After three weeks in L.A., doctors in both the U.S. and Canada gave their approval, and I was flown back to Calgary on an air ambulance and transferred to a hospital there. I am thankful that our enormous medical bill was covered by our insurance provider and that we were totally protected.

Seeing my husband's face at the hospital, I was so relieved and thought, "I'm so glad to make it back alive." By that time, I could no longer breathe on my own and they put me on a ventilator. When the anesthetics wore off, it felt so painful like I was just awaiting death. In my heart, I cried out, "God, do I have to keep fighting? I want to return to Your place in heaven." I jotted down a question to the nurse, "What would happen if you removed the ventilator?" She replied, "You are only breathing at 30 percent capacity, so eventually your breathing would stop." I replied, "Then I don't want the ventilator anymore," and began to write my will. When thinking I could return to God's place, I was no longer fearful of death. However, when I thought about parting from my loved ones I was overcome with sadness. It felt like my heart would be torn.

Hearing this, my husband who had just returned home from the hospital rushed back again, driving three hours on the snowy highway. Without saying anything, he started praying, shedding tears: "Heavenly Father, our small boat is sinking in the storm. Lord, help us! Christ, enter our boat and save us!" Hearing his prayer made me realize I was not alone, but that my husband and children were with me in this boat. Then I suddenly felt the fervent prayers of the entire Makuya pulling me up. "Oh, I can't die yet.
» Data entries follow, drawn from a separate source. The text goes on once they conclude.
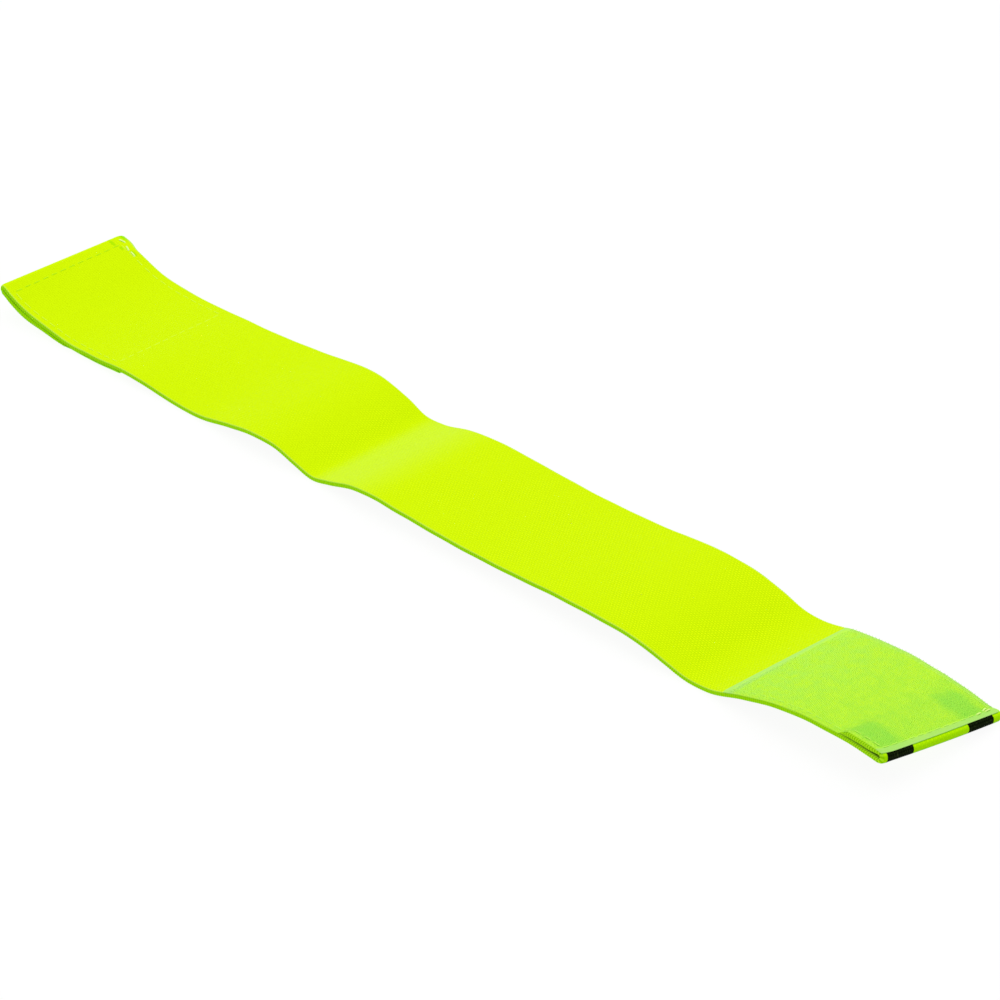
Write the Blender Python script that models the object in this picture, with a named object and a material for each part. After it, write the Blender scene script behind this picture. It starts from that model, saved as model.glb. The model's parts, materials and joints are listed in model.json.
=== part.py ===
"""Woven elastic arm band with a hook-and-loop closure, laid out open with its inner face up.

The band runs along X, from the loop end (-X) to the hook end (+X). Y is its width and Z is up.
The origin is on the surface that it lies on, under the middle of its box. The real band has one
length of webbing. Here it is a chain of short lengths, hinged across the band on its inner face,
so that it can be wrapped into a ring and the hook tab can be pressed on the loop tab.
"""
import math

import bpy

# Driving dimensions, in metres
BAND_WIDTH = 0.040
BAND_LENGTH = 0.304
WEBBING_THICKNESS = 0.0011
HEM_SLIT = 0.00015              # between the two layers of a folded hem
LOOP_HEM = 0.018                # folded under, to the outer face
HOOK_HEM = 0.012                # folded over, to the inner face
PATCH_WIDTH = 0.039
PATCH_THICKNESS = 0.0005
PATCH_SETBACK = 0.0012          # from the fold at each end of the band
HOOK_PATCH_LENGTH = 0.044
LOOP_PATCH_LENGTH = 0.044
RAMP = 0.002                    # where a patch steps down off the cut edge of a hem
THREAD_RADIUS = 0.00015
SEAM_INSET = 0.0014             # from the edges of a patch
GAP = 0.0003                    # between touching pieces
HINGE_GAP = 0.0004              # between neighbouring lengths of webbing
TAB_LENGTH = 0.046
LINK_COUNT = 16                 # short lengths between the two tabs
ROOT_LINK = 6                   # the one that the others bend away from, counted from the loop end
HOOK_TAB_TWIST = math.radians(5.0)   # the hook tab lies with its -Y edge raised

# The lie of the band: (distance from the loop end, height of the inner face) at each bend
LIE = [
    (0.000, 0.0085),
    (0.018, 0.0037),
    (0.027, 0.0025),
    (0.046, 0.0025),
    (0.062, 0.0026),
    (0.0725, 0.0030),
    (0.088, 0.0054),
    (0.099, 0.0054),
    (0.109, 0.0028),
    (0.116, 0.0014),
    (0.1255, 0.0034),
    (0.138, 0.0052),
    (0.152, 0.0048),
    (0.1785, 0.0046),
    (0.192, 0.0050),
    (0.205, 0.0058),
    (0.219, 0.0060),
    (0.2315, 0.0044),
    (0.242, 0.0015),
    (0.250, 0.0016),
    (0.258, 0.0035),
    (0.269, 0.0062),
    (0.292, 0.0062),
    (0.304, 0.0044),
]

LINK_LENGTH = (BAND_LENGTH - 2 * TAB_LENGTH) / LINK_COUNT
FOLD_RADIUS = WEBBING_THICKNESS + HEM_SLIT / 2
ARC_STEPS = 8

NEON = (0.62, 0.95, 0.0, 1.0)
HOOK_TINT = (0.55, 0.85, 0.25, 1.0)
LOOP_TINT = (0.62, 0.88, 0.35, 1.0)
THREAD_TINT = (0.75, 0.95, 0.35, 1.0)


def clear_scene():
    for item in list(bpy.data.objects):
        bpy.data.objects.remove(item, do_unlink=True)


def make_collection(name):
    collection = bpy.data.collections.new(name)
    bpy.context.scene.collection.children.link(collection)
    return collection


def make_material(name, color, roughness):
    material = bpy.data.materials.new(name)
    material.use_nodes = True
    shader = material.node_tree.nodes["Principled BSDF"]
    shader.inputs["Base Color"].default_value = color
    shader.inputs["Roughness"].default_value = roughness
    shader.inputs["Metallic"].default_value = 0.0
    return material


def height(distance):
    """Height of the webbing's inner face at a distance along the band."""
    for (start, low), (end, high) in zip(LIE, LIE[1:]):
        if distance <= end:
            return low + (high - low) * (distance - start) / (end - start)
    return LIE[-1][1]


def stations(start, end):
    """Distances from start to end, with every bend that lies between them."""
    return [start] + [bend for bend, _ in LIE if start < bend < end] + [end]


def face_line(start, end, offset):
    """Points along the band, offset metres above its inner face."""
    return [(distance, height(distance) + offset) for distance in stations(start, end)]


def fold_arc(center, radius, toward_hook_end):
    """Half a turn from the lower layer to the upper one, round the outside of a fold."""
    side = 1.0 if toward_hook_end else -1.0
    arc = []
    for step in range(1, ARC_STEPS):
        angle = -math.pi / 2 + math.pi * step / ARC_STEPS
        arc.append((center[0] + side * radius * math.cos(angle), center[1] + radius * math.sin(angle)))
    return arc


def add_hinge(name, distance, collection):
    """An empty across the band, on the inner face, where two lengths of webbing meet."""
    empty = bpy.data.objects.new(name, None)
    empty.empty_display_size = BAND_WIDTH / 2
    empty.location = (distance - BAND_LENGTH / 2, 0.0, height(distance))
    collection.objects.link(empty)
    return empty


def add_outline(name, outline, width, hinge, hinge_distance, material, collection):
    """A side outline, given as (distance, height), extruded across the band."""
    curve = bpy.data.curves.new(name, "CURVE")
    curve.dimensions = "2D"
    curve.fill_mode = "BOTH"
    curve.extrude = width / 2
    spline = curve.splines.new("POLY")
    spline.points.add(len(outline) - 1)
    for point, (distance, level) in zip(spline.points, outline):
        point.co = (distance - hinge_distance, level - height(hinge_distance), 0.0, 1.0)
    spline.use_cyclic_u = True
    return finish_curve(name, curve, (math.pi / 2, 0.0, 0.0), hinge, material, collection)


def add_seam(name, near_line, hinge, hinge_distance, material, collection):
    """One closed line of thread: along one edge of a patch, across it, and back along the other."""
    curve = bpy.data.curves.new(name, "CURVE")
    curve.dimensions = "3D"
    curve.bevel_depth = THREAD_RADIUS
    curve.bevel_resolution = 1
    half = PATCH_WIDTH / 2 - SEAM_INSET
    route = [(distance, -half, level) for distance, level in near_line]
    route += [(distance, half, level) for distance, level in reversed(near_line)]
    spline = curve.splines.new("POLY")
    spline.points.add(len(route) - 1)
    for point, (distance, across, level) in zip(spline.points, route):
        point.co = (distance - hinge_distance, across, level - height(hinge_distance), 1.0)
    spline.use_cyclic_u = True
    return finish_curve(name, curve, (0.0, 0.0, 0.0), hinge, material, collection)


def finish_curve(name, curve, rotation, hinge, material, collection):
    curve.materials.append(material)
    piece = bpy.data.objects.new(name, curve)
    piece.rotation_euler = rotation
    piece.parent = hinge
    collection.objects.link(piece)
    return piece


def webbing_link_outline(start, end):
    top = face_line(start + HINGE_GAP / 2, end - HINGE_GAP / 2, 0.0)
    return top + [(distance, level - WEBBING_THICKNESS) for distance, level in reversed(top)]


def loop_end_outline():
    """The webbing of the loop tab, with its hem folded under."""
    turn = FOLD_RADIUS
    layer = WEBBING_THICKNESS
    top = face_line(turn, TAB_LENGTH - HINGE_GAP / 2, 0.0)
    underside = face_line(turn, TAB_LENGTH - HINGE_GAP / 2, -layer)
    hem_top = face_line(turn, LOOP_HEM, -layer - HEM_SLIT)
    hem_bottom = face_line(turn, LOOP_HEM, -2 * layer - HEM_SLIT)
    center = (turn, height(turn) - FOLD_RADIUS)
    fold = fold_arc(center, FOLD_RADIUS, toward_hook_end=False)
    return list(reversed(underside)) + hem_top + list(reversed(hem_bottom)) + fold + top


def hook_end_outline():
    """The webbing of the hook tab, with its hem folded over on the inner face."""
    turn = BAND_LENGTH - FOLD_RADIUS
    root = BAND_LENGTH - TAB_LENGTH + HINGE_GAP / 2
    layer = WEBBING_THICKNESS
    underside = face_line(root, turn, -layer)
    top = face_line(root, turn, 0.0)
    hem_bottom = face_line(BAND_LENGTH - HOOK_HEM, turn, HEM_SLIT)
    hem_top = face_line(BAND_LENGTH - HOOK_HEM, turn, layer + HEM_SLIT)
    center = (turn, height(turn) + HEM_SLIT / 2)
    fold = fold_arc(center, FOLD_RADIUS, toward_hook_end=True)
    return underside + fold + list(reversed(hem_top)) + hem_bottom + list(reversed(top))


def hook_patch_line(start, end, lift):
    """Points over the webbing, up the step of the hem and over the hem."""
    hem_edge = BAND_LENGTH - HOOK_HEM
    low = face_line(start, hem_edge - RAMP, lift)
    high = face_line(hem_edge - GAP, end, lift + WEBBING_THICKNESS + HEM_SLIT)
    return low + high


def loop_patch_line(start, end, drop):
    """Points under the hem, up its step and under the single layer."""
    low = face_line(start, LOOP_HEM + GAP, -drop - 2 * WEBBING_THICKNESS - HEM_SLIT)
    high = face_line(LOOP_HEM + RAMP, end, -drop - WEBBING_THICKNESS)
    return low + high


def build_webbing(hinges, material, collection):
    """hinges holds the parent and its distance along the band, for each body from the loop end."""
    add_outline("webbing_loop_end", loop_end_outline(), BAND_WIDTH, *hinges[0], material, collection)
    for index in range(LINK_COUNT):
        start = TAB_LENGTH + index * LINK_LENGTH
        outline = webbing_link_outline(start, start + LINK_LENGTH)
        name = f"webbing_link_{index + 1}"
        add_outline(name, outline, BAND_WIDTH, *hinges[index + 1], material, collection)
    add_outline("webbing_hook_end", hook_end_outline(), BAND_WIDTH, *hinges[-1], material, collection)


def build_hook_patch(hinge, material, thread, collection):
    end = BAND_LENGTH - PATCH_SETBACK
    start = end - HOOK_PATCH_LENGTH
    under = hook_patch_line(start, end, GAP)
    over = hook_patch_line(start, end, GAP + PATCH_THICKNESS)
    add_outline("hook_patch", under + list(reversed(over)), PATCH_WIDTH, *hinge, material, collection)
    lift = 2 * GAP + PATCH_THICKNESS + THREAD_RADIUS
    needle = hook_patch_line(start + SEAM_INSET, end - SEAM_INSET, lift)
    add_seam("hook_patch_needle_thread", needle, *hinge, thread, collection)
    drop = WEBBING_THICKNESS + GAP + THREAD_RADIUS
    bobbin = face_line(start + SEAM_INSET, end - SEAM_INSET, -drop)
    add_seam("hook_patch_bobbin_thread", bobbin, *hinge, thread, collection)


def build_loop_patch(hinge, material, thread, collection):
    start = PATCH_SETBACK
    end = start + LOOP_PATCH_LENGTH
    over = loop_patch_line(start, end, GAP)
    under = loop_patch_line(start, end, GAP + PATCH_THICKNESS)
    add_outline("loop_patch", under + list(reversed(over)), PATCH_WIDTH, *hinge, material, collection)
    needle = face_line(start + SEAM_INSET, end - SEAM_INSET, GAP + THREAD_RADIUS)
    add_seam("loop_patch_needle_thread", needle, *hinge, thread, collection)
    drop = 2 * GAP + PATCH_THICKNESS + THREAD_RADIUS
    bobbin = loop_patch_line(start + SEAM_INSET, end - SEAM_INSET, drop)
    add_seam("loop_patch_bobbin_thread", bobbin, *hinge, thread, collection)


def build_hinges(collection):
    """One empty for each body: the tabs and links on the -X side turn about their +X end."""
    hinges = []
    for index in range(LINK_COUNT + 2):
        joint_index = index if index < ROOT_LINK else index - 1
        distance = TAB_LENGTH + joint_index * LINK_LENGTH
        name = f"hinge_of_body_{index}"
        hinges.append((add_hinge(name, distance, collection), distance))
    hinges[-1][0].rotation_euler = (HOOK_TAB_TWIST, 0.0, 0.0)
    return hinges


def main():
    clear_scene()
    band = make_collection("arm_band")
    webbing = make_material("neon_elastic_webbing", NEON, 0.8)
    hook_tape = make_material("hook_tape", HOOK_TINT, 0.5)
    loop_tape = make_material("loop_tape", LOOP_TINT, 0.9)
    thread = make_material("sewing_thread", THREAD_TINT, 0.6)
    hinges = build_hinges(band)
    build_webbing(hinges, webbing, band)
    build_hook_patch(hinges[-1], hook_tape, thread, band)
    build_loop_patch(hinges[0], loop_tape, thread, band)


main()
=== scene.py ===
"""Looks of the woven elastic arm band, which lies open along X with its inner face up.

Lengths are in millimetres until a mesh is written. u is the distance from the loop end along X,
s is the distance along the cloth itself, and y is the distance across, from the middle to the far edge.
"""

import json
import math
import random

import bpy
import numpy as np
from mathutils import Matrix, Vector


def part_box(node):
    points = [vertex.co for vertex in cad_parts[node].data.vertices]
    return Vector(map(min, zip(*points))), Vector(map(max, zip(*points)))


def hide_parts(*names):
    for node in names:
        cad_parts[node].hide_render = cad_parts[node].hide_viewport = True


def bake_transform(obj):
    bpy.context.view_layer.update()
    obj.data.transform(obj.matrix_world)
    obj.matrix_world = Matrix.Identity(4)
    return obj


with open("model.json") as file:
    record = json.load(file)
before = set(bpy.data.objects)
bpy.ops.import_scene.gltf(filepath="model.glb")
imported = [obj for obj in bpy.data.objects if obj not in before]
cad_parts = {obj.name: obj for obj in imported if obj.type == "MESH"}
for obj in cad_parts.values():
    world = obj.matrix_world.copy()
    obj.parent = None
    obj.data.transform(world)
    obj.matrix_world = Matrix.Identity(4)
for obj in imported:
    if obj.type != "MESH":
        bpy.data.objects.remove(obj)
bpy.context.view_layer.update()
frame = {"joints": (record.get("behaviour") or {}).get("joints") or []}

MM = 0.001
UV_SCALE = 100.0                # the meshes' UVs are distances on the cloth, over this
THICKNESS = 1.25
PICK = 0.455                    # pitch of the picks, along the band
CORD = 0.695                    # pitch of the warp cords, across it
STATION = PICK / 4
RIB = 0.65                      # pitch of the ribs on the selvedges and the outer face

START_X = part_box("webbing_loop_end")[0].x / MM
END_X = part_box("webbing_hook_end")[1].x / MM
LENGTH = END_X - START_X
HALF_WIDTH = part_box("webbing_link_8")[1].y / MM
BENDS = sorted(j["pos_m"][0] / MM - START_X for j in frame["joints"])
LINK = BENDS[1] - BENDS[0]
TABS = (BENDS[0] + LINK / 2, BENDS[-1] - LINK / 2)      # where the tabs' own pieces end

# The lie of the inner face: distance along the band, height of the near edge and of the far edge
LIE = np.array([
    (0, 9.2, 8.0), (8, 5.15, 5.95), (16, 3.4, 3.2), (24, 2.15, 2.05), (34, 2.0, 1.85), (48, 2.8, 2.4),
    (60, 1.85, 3.0), (68, 1.4, 3.6), (76, 1.8, 4.4), (85, 3.6, 5.6), (94, 4.9, 6.6), (101, 4.8, 6.2),
    (109, 2.8, 4.05), (115, 1.32, 1.75), (121, 2.5, 1.85), (130, 4.85, 4.05), (138, 5.4, 5.05),
    (146, 5.0, 5.3), (160, 4.55, 4.9), (174, 4.35, 4.7), (188, 4.8, 5.0), (200, 5.3, 5.75),
    (214, 5.45, 7.0), (221, 5.25, 7.1), (228, 4.6, 6.5), (236, 2.8, 4.8), (243, 1.32, 2.8),
    (249, 1.6, 2.4), (260, 4.8, 4.35), (270, 7.3, 5.35), (280, 8.6, 5.5), (286, 8.7, 4.5), (290, 8.7, 3.35),
    (296, 8.5, 2.3), (300, 8.05, 1.45), (304, 7.4, 1.32),
])

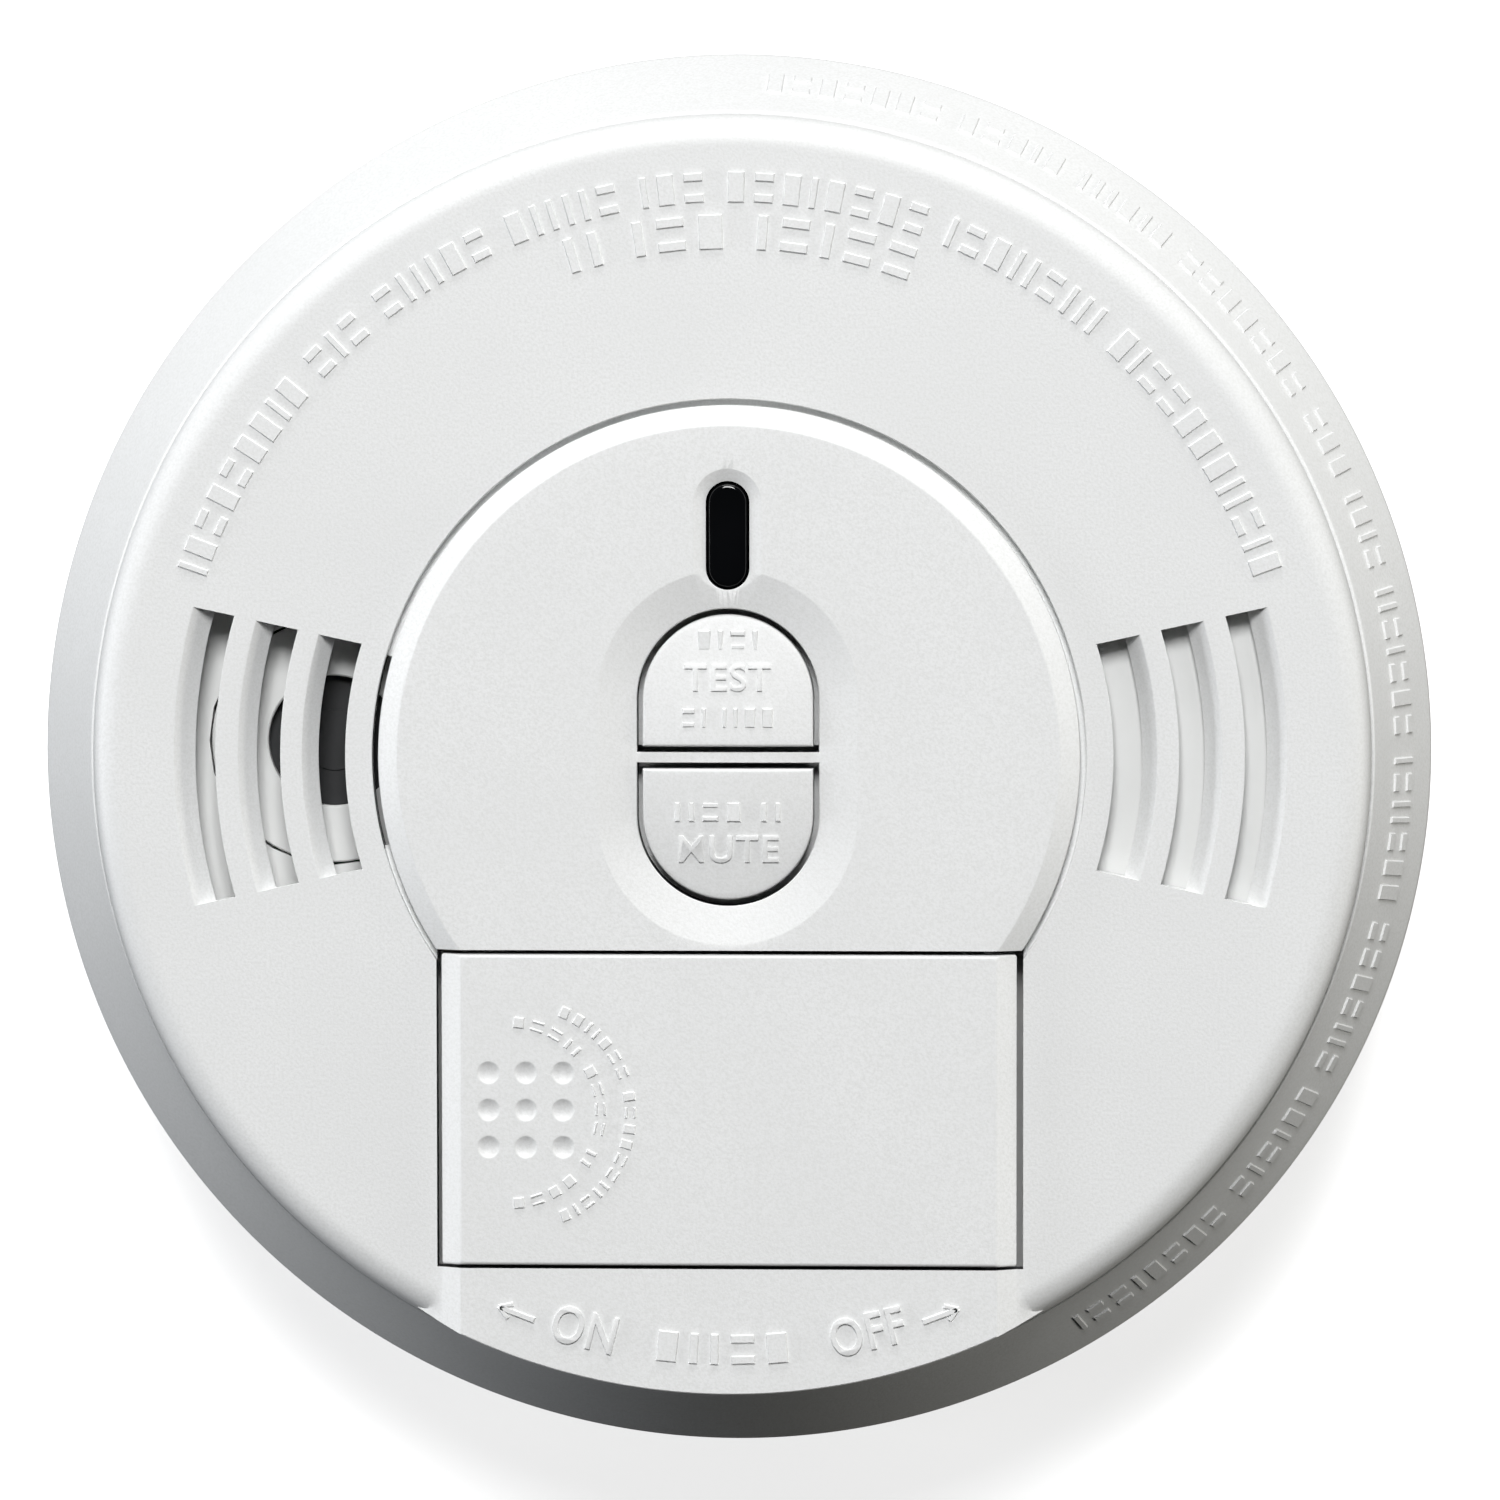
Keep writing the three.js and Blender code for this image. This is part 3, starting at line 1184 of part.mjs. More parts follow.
addPiece("chamber_base", "blackPlastic", chamberBase());
addPiece("chamber_can", "steel", chamberCan());
const plateZ = canBottom + COLLECTOR_RISE;
const plateTop = plateZ + COLLECTOR_THICKNESS;
const collector = bar(CHAMBER_X, CHAMBER_Y, COLLECTOR_RADIUS, plateZ, plateTop, MEDIUM_ROUND);
addPiece("collector_plate", "steel", collector);
const sourceHolder = bar(CHAMBER_X, CHAMBER_Y, SOURCE_RADIUS, partsZ, plateZ - FIT_GAP);
addPiece("source_holder", "steel", sourceHolder);

// ---------------------------------------------------------------- housing screws and label

/** A pan head screw, driven from the rear into one of the cover's posts. */
function housingScrew(angle) {
  const [x, y] = onCircle(screwCircle, angle);
  const seat = BACK_PLATE_Z + POCKET_DEPTH - FIT_GAP;
  const head = bar(x, y, SCREW_HEAD_RADIUS, seat - SCREW_HEAD_HEIGHT, seat);
  const shank = bar(x, y, SCREW_SHANK_RADIUS, seat - SCREW_HEAD_HEIGHT / 2, seat + SCREW_LENGTH);
  const low = seat - SCREW_HEAD_HEIGHT - CUT_MARGIN;
  const deep = SCREW_CROSS_DEPTH + CUT_MARGIN;
  const slots = [
    block(x, y, low, SCREW_CROSS_LENGTH, SCREW_CROSS_WIDTH, deep),
    block(x, y, low, SCREW_CROSS_WIDTH, SCREW_CROSS_LENGTH, deep),
  ];
  return cut(joined([head, shank]), slots);
}

SCREW_ANGLES.forEach((angle, i) => {
  addPiece(`housing_screw_${i + 1}`, "steel", housingScrew(angle));
});
const labelTop = BACK_PLATE_Z - FIT_GAP;
const label = block(0, LABEL_Y, labelTop - LABEL_THICKNESS, LABEL_WIDTH, LABEL_DEPTH, LABEL_THICKNESS);
addPiece("rating_label", "label", label);

export default alarm;
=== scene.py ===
"""Round white smoke alarm: the looks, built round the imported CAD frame.

Each sub-assembly is a class that holds its sizes in millimetres, models its pieces and dresses
them. The face looks along +Z, the battery door is at -Y, and the ceiling plane is z = 0.
"""

import json  # noqa: E402
import logging  # noqa: E402
import math  # noqa: E402
import random  # noqa: E402
from collections.abc import Callable, Sequence  # noqa: E402
from dataclasses import dataclass, field  # noqa: E402
from enum import Enum  # noqa: E402

import bmesh  # noqa: E402
import bpy  # noqa: E402
from mathutils import Euler, Matrix, Vector  # noqa: E402

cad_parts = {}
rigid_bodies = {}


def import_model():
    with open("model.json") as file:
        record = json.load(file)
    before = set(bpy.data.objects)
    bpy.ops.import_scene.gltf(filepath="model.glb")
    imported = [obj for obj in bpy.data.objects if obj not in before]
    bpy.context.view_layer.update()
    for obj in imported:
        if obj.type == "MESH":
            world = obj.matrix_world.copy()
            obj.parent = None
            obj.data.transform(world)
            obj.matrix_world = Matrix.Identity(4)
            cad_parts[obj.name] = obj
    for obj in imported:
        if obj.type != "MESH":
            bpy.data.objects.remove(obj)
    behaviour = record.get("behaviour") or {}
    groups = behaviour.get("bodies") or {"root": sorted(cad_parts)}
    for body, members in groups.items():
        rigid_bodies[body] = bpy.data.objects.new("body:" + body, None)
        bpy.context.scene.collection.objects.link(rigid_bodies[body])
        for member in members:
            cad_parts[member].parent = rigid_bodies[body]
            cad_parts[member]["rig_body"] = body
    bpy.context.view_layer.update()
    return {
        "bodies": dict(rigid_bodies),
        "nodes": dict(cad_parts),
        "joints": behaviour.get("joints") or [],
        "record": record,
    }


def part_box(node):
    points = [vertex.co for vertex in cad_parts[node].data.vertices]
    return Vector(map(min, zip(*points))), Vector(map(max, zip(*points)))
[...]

I have to live!" I thought.

A few days later on Sunday, December 6, my muscles became drastically stronger and I could lift my head without anyone's support. The nurse who knew of my love for music pushed my wheelchair to the grand piano in the lobby. Without hesitating, my hands played the hymn, As the Deer, and then, Jesus, Lover of My Soul. "My soul thirsts for Your life. I can't live without Your life"—I played with all my prayer and was enveloped in a bright light, not knowing if I was on earth or in heaven. I heard a voiceless voice say, "Your prayer and cries have already reached heaven," and felt Christ's intense gaze. Tears flowed like a waterfall and I sobbed. Then I understood the verse, "the light shines in the darkness, and the darkness did not overcome it" (John 1:5). These words had been echoing in me since I was in L.A. I believe that was the moment Christ recaptured my soul from the darkness into the light.

The next day, my body weakened again and I was like a zombie for days. But my soul faced toward the light. Every morning I prayed, "Please just give me the life and fighting spirit for this one day; the power to breathe and live through today."

I had refused to let my children see me this way, but one day I suddenly heard, "Mommy!" as my kids entered my room. I worried they would be scared to see their mother's face all swollen, so I tried to hide my face. But my children hugged me and were just so happy to see me again. Before Christmas, they each gave me a homemade present and card, and wrote, "Mom, I love you. I'm glad I was born as your child." I was about to give up and leave my children, because of my own suffering. "Heavenly Father, I'm sorry," I cried over my weak faith. And yet, as if a switch had been turned on, my body began to move as all my cells cried out, "Let's get better!"

There were ups and downs after that but I have been blessed with such great doctors and medical staff and have recovered gradually. When I returned home from the hospital, it was like seeing a dream. This past year, many family members and friends have supported me and now I can do work around the house and take care of our children. I feel so happy, just to be able to cook for my family and to spend time with them.

I have put these words on the kitchen wall: "Do all things without complaining and disputing" (Philippians 2:14). All difficulties happen so we are able to know God's love. Therefore, no matter what, I don't want to dispute God's love nor complain about this illness. Instead, I want to give thanks.

My heart longs for heaven as before. But today I once again want to enter His peace, to be embraced in His bosom as if entering heaven, even while on earth. With this life, I wish to live each day.